Ignatieff's risky Quebec gambit

La nation québécoise vue du Canada

"Quebecers have come to understand themselves as a nation," Michael Ignatieff writes in his Liberal leadership campaign platform, Agenda for Nation Building. So why not rewrite the Constitution to recognize Quebec as a nation within the fabric of Canada?
Quebecers should be able to say: "Quebec is my nation, but Canada is my country," Ignatieff declared during Sunday's leadership debate in Quebec city. And he wouldn't stop there.
He also wants to recognize aboriginal peoples as nations.
And he proposes to further rejig the 1982 Constitution to clarify the untidy division of powers among Ottawa, the provinces, territories and aboriginals. He wants "clear procedures for sharing jurisdictions that overlap." And Ottawa should have a defined mandate to promote "the unity of Canadian citizenship," economic unity and sovereignty.
This breathtaking project has left more than a few Liberals wondering whether the former Harvard academic fully grasps the depth of the Canadian public's aversion to constitutional wrangling.
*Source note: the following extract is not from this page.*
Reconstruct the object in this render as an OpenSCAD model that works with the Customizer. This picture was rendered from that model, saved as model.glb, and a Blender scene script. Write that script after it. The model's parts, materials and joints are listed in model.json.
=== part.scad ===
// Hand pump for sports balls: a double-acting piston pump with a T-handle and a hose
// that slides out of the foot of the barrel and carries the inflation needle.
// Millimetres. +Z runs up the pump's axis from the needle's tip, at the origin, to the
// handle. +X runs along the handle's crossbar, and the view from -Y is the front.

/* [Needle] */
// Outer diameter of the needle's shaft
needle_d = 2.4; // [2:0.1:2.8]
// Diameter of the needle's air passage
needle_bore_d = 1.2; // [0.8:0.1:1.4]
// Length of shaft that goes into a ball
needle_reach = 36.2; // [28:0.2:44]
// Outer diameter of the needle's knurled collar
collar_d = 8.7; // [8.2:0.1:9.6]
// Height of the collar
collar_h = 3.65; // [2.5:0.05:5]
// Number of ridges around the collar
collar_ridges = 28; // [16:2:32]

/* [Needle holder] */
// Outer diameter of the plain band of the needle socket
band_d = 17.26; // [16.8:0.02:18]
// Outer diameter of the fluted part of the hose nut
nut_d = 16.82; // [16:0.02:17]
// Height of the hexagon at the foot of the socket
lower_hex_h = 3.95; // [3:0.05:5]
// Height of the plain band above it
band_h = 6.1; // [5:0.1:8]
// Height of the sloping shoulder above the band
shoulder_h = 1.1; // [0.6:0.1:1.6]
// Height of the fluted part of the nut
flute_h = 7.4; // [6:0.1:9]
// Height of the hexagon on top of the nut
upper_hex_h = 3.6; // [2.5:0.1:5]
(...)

In fairness, Ignatieff is driven partly by a desire to heal Canada's sorest political wound, the refusal of Quebec to endorse the document that binds us together. The day Quebec does sign the Constitution will be one to celebrate. But Canadians still bear the scars of the Meech Lake (1987) and Charlottetown accord (1992) constitutional debacles. Most will resist being dragged down that thorny path again.
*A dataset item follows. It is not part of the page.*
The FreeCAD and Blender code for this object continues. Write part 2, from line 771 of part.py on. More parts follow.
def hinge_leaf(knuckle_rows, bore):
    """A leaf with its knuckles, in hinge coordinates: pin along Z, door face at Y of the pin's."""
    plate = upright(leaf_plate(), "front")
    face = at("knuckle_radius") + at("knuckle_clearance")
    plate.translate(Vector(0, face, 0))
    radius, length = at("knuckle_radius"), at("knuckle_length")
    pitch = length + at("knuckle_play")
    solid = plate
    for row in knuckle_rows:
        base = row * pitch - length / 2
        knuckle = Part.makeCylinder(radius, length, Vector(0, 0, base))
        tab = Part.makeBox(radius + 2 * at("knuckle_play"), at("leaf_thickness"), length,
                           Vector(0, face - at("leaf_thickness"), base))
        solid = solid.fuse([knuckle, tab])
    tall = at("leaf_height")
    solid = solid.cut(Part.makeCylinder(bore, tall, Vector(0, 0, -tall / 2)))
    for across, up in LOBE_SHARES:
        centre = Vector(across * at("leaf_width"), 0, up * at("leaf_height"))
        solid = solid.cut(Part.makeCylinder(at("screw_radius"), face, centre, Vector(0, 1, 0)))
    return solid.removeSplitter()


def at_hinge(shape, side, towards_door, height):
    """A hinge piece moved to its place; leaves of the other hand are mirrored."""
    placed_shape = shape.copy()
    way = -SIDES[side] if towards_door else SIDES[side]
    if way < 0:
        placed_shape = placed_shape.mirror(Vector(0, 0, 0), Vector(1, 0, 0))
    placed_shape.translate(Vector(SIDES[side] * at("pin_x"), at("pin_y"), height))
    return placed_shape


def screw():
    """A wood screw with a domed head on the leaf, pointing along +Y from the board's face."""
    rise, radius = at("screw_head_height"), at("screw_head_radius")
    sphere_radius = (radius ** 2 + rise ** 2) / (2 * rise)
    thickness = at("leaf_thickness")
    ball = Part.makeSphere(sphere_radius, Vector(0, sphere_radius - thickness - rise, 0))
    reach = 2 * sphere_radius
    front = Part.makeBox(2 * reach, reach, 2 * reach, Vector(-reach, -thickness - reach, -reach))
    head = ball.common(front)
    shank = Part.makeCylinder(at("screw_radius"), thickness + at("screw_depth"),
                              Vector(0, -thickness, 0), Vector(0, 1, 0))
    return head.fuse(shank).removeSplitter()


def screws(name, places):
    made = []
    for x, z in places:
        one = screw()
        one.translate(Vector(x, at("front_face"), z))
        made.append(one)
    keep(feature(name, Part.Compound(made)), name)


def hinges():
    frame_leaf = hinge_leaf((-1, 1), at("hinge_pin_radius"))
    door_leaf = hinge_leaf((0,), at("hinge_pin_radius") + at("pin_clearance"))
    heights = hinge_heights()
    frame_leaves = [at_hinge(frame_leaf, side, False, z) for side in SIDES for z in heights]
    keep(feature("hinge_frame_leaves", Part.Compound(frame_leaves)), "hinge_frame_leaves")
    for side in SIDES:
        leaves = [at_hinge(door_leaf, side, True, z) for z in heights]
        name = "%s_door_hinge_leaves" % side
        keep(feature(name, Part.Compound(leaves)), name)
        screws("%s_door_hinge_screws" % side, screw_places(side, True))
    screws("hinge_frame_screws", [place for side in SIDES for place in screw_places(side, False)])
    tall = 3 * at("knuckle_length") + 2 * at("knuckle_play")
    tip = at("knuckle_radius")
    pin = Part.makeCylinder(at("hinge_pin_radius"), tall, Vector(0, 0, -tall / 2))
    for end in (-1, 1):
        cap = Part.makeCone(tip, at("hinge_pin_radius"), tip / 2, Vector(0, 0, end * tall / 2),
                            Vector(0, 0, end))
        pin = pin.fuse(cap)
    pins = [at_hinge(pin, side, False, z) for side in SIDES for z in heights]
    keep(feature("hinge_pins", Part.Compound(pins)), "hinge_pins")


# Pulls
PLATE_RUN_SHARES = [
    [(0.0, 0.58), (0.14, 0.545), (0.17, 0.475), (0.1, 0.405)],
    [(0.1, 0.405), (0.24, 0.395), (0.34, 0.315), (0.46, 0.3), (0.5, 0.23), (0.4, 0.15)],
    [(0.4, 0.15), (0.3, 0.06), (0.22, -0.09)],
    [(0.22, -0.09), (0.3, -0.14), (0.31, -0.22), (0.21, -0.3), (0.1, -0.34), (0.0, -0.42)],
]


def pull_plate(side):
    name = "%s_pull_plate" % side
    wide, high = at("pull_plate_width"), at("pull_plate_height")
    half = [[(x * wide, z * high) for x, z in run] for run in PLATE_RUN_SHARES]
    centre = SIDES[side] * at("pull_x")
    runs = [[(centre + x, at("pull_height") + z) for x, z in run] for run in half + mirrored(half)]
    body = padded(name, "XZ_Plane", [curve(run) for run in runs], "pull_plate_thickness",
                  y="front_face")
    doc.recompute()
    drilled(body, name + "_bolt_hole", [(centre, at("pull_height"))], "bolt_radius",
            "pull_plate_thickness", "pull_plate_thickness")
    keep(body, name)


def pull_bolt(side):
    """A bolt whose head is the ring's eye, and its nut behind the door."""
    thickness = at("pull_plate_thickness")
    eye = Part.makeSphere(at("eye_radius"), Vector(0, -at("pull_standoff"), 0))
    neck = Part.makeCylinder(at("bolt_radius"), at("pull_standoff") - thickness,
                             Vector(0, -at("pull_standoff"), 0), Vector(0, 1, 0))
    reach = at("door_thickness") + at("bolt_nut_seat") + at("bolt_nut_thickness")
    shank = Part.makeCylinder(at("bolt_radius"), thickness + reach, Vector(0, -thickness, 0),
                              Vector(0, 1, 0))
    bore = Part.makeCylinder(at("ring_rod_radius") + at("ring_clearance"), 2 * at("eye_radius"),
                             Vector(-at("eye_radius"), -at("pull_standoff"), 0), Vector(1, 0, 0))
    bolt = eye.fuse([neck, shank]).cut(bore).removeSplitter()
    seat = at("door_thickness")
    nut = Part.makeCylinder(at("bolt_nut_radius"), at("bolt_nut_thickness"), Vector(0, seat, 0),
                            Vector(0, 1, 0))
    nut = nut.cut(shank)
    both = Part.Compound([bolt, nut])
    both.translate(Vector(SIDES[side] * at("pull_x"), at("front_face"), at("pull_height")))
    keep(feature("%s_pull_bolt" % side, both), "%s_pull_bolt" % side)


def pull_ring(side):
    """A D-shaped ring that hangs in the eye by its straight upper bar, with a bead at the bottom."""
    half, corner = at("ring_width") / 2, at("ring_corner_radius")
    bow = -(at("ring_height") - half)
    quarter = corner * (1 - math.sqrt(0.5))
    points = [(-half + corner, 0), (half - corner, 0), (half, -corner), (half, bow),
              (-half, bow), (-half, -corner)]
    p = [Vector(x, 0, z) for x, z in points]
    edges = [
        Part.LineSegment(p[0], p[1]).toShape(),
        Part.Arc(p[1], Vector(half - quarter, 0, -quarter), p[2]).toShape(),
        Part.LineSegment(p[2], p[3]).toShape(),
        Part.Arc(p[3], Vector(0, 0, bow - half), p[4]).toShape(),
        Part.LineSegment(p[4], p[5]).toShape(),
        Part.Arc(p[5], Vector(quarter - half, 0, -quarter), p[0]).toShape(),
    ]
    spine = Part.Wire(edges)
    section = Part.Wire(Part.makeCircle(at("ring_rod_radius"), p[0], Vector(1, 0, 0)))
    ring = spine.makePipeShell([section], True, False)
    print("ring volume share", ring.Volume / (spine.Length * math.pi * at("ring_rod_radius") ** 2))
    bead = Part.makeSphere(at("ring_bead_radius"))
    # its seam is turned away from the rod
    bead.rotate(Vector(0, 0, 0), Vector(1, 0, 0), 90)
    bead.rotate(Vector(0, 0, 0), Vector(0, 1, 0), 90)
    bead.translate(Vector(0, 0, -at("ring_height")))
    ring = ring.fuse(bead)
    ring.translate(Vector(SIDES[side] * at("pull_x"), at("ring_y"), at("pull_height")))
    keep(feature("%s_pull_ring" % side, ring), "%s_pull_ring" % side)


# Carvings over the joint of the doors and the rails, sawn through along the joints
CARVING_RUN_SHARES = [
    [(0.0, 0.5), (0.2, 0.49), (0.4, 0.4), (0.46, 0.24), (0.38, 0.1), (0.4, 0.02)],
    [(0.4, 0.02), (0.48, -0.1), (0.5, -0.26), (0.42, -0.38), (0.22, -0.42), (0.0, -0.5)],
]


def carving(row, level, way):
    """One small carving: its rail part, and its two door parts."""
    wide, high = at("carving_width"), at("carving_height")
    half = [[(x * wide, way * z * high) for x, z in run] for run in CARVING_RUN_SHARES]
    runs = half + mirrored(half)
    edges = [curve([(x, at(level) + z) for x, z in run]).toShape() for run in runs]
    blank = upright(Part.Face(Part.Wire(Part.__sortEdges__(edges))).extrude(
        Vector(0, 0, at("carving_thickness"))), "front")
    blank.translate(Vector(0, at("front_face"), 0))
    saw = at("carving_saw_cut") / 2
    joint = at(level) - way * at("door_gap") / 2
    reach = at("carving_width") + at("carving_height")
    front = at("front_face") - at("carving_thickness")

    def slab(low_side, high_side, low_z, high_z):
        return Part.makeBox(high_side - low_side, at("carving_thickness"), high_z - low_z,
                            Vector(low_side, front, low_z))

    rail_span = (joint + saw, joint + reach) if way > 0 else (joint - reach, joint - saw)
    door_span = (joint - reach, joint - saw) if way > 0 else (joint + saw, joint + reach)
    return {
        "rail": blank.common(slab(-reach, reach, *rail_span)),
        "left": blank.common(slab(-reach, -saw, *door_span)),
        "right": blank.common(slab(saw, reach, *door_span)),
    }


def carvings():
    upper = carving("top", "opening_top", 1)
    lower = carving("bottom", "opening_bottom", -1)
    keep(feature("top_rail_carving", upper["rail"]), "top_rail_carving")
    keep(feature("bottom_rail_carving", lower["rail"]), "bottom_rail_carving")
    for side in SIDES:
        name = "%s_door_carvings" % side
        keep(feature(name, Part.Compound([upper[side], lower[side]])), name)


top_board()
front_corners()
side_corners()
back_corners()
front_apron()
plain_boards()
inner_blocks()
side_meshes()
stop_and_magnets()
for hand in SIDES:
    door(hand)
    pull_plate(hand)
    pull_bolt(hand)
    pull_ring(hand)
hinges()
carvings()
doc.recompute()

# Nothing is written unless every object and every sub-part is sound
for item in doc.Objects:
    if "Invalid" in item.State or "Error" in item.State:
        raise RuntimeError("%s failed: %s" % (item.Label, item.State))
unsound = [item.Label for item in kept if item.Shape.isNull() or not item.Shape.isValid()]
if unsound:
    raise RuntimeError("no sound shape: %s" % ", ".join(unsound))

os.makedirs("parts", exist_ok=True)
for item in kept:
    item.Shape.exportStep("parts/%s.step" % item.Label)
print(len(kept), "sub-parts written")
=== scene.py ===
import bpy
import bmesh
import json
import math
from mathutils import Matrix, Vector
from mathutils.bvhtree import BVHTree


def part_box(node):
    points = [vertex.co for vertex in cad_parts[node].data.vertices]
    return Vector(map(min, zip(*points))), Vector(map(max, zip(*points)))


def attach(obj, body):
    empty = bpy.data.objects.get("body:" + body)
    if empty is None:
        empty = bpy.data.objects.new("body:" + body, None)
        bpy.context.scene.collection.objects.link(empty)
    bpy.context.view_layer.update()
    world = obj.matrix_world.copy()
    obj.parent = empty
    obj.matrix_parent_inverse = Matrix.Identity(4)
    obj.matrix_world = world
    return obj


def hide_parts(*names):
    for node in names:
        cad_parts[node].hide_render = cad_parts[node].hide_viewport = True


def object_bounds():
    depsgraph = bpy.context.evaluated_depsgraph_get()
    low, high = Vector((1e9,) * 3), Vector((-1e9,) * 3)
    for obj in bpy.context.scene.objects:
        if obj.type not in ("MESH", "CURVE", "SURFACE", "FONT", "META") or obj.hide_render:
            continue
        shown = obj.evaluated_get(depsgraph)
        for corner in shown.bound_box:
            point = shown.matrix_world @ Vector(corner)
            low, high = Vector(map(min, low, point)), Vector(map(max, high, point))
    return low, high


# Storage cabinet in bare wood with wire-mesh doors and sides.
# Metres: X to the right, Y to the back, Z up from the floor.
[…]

Regardless of how Quebecers may define themselves, the implications of recognizing Quebec or native groups as "nations" are sweeping and risky. The term is loosely used to encompass anything ranging from a sizeable identifiable ethnic group, like the Scots or Welsh nations, up to a distinct political state, as in the United Nations membership.
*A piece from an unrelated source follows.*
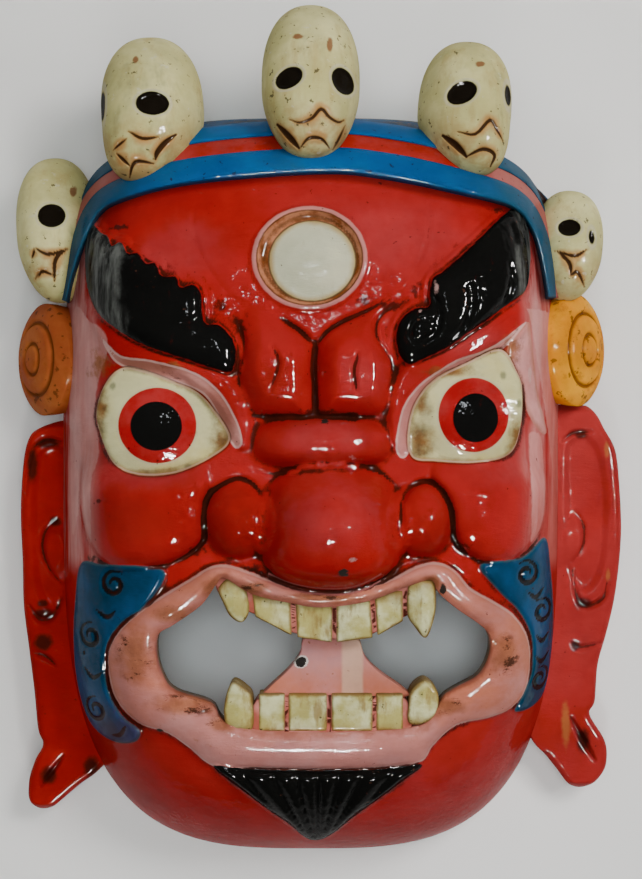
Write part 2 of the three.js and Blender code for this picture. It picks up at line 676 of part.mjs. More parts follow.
const paint = new THREE.MeshStandardMaterial({ color: 0xa8342a, roughness: 0.42, metalness: 0 });
const body = new THREE.Mesh(geometry, paint);
body.name = 'mask';
const part = new THREE.Group();
part.name = 'bhairava_mask';
part.add(body);

export default part;
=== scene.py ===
# %% [markdown]
# # A carved and painted mask with a crown of skulls
# The real mask is one block of wood, hollowed from behind and painted with thick gloss colours.
# The measured block comes in first. Every piece below sits in its place on that block, in metres,
# and the plan positions are written in millimetres as a carver's drawing would give them.

# %% Load the measured block
import bpy
import bmesh
import math
import numpy as np
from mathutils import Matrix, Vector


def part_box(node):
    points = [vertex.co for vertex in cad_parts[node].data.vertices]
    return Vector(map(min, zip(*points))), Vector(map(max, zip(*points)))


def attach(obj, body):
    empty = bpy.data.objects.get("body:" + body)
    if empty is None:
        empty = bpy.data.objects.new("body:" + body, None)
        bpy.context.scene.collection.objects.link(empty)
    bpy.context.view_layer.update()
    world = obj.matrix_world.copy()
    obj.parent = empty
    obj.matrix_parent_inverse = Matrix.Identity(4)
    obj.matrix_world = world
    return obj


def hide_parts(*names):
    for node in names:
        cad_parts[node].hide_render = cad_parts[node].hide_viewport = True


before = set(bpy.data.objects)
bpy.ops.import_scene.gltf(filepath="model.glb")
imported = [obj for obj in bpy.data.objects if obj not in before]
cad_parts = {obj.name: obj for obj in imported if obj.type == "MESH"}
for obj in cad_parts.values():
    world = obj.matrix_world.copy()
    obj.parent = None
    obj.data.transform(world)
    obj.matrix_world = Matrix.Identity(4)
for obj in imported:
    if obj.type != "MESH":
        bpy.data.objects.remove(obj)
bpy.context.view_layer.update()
MM = 0.001
DRAWING_RIGHT, DRAWING_TOP = 147.0, 199.58
low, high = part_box("mask")
shift_x = high[0] / MM - DRAWING_RIGHT
shift_y = high[1] / MM - DRAWING_TOP
size = [round((b - a) / MM, 1) for a, b in zip(low, high)]
print("block", size, "mm, drawing moved by", round(shift_x, 2), round(shift_y, 2))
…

Ignatieff argues that there are 5,000 recognized nations in the world and fewer than 200 countries. In that sense, Quebec francophones may well have a "national" claim. He also defines Quebec inclusively as a "civic nation, not an ethnic nation," meaning that it is home to anglophones and others, not just francophones. Whether Canada's 614 first nations communities would also self-identify as "civic nations" is less certain.
But once enshrined in Canada's Constitution, the word would take on a far narrower legal significance. International law, for example, gives "nations" the right to secede. Sovereignists might manoeuvre to claim it.
Moreover, if Canada is to be thought of as a nation in the United Nations sense, and Quebec is a nation in some other sense and the Six Nations of the Grand River territory is a nation of yet another kind, the term will either lose all meaning or it will invite power struggles and secession bids.
No doubt Ignatieff would hope to craft any new constitutional deal carefully to avoid such problems. But far from building the nation, the inevitable debate could tear it apart. And for what? Canadians quickly recognized Quebec's practical political claims after the 1995 referendum.
Parliament adopted a resolution recognizing Quebec as a "distinct society," and passed a law giving Quebec and other regions a veto over future constitutional change. These measures give Quebecers in practice what many had sought to enshrine in the Constitution. Building on that, Ottawa agreed in 1999 not to start up any new social programs in areas of provincial jurisdiction without the approval of a majority of provinces, another affirmation of provincial rights. This counts as progress.
Another scarred veteran of the constitutional battlegrounds, Liberal leadership contender Bob Rae, called Ignatieff's plan "dangerous" during the leadership debate. He pointed out that the simplest constitutional negotiations are tough and ratification is near impossible.
There is no push in Canada for a new constitutional round. Liberal Quebec Premier Jean Charest is not interested. And Quebec sovereignists, while ever a threat, are not in power and cannot call a referendum.
The day may yet come when we have no choice but to reopen debate. But there's no reason to rock the boat just yet, or to drive it onto the rocks.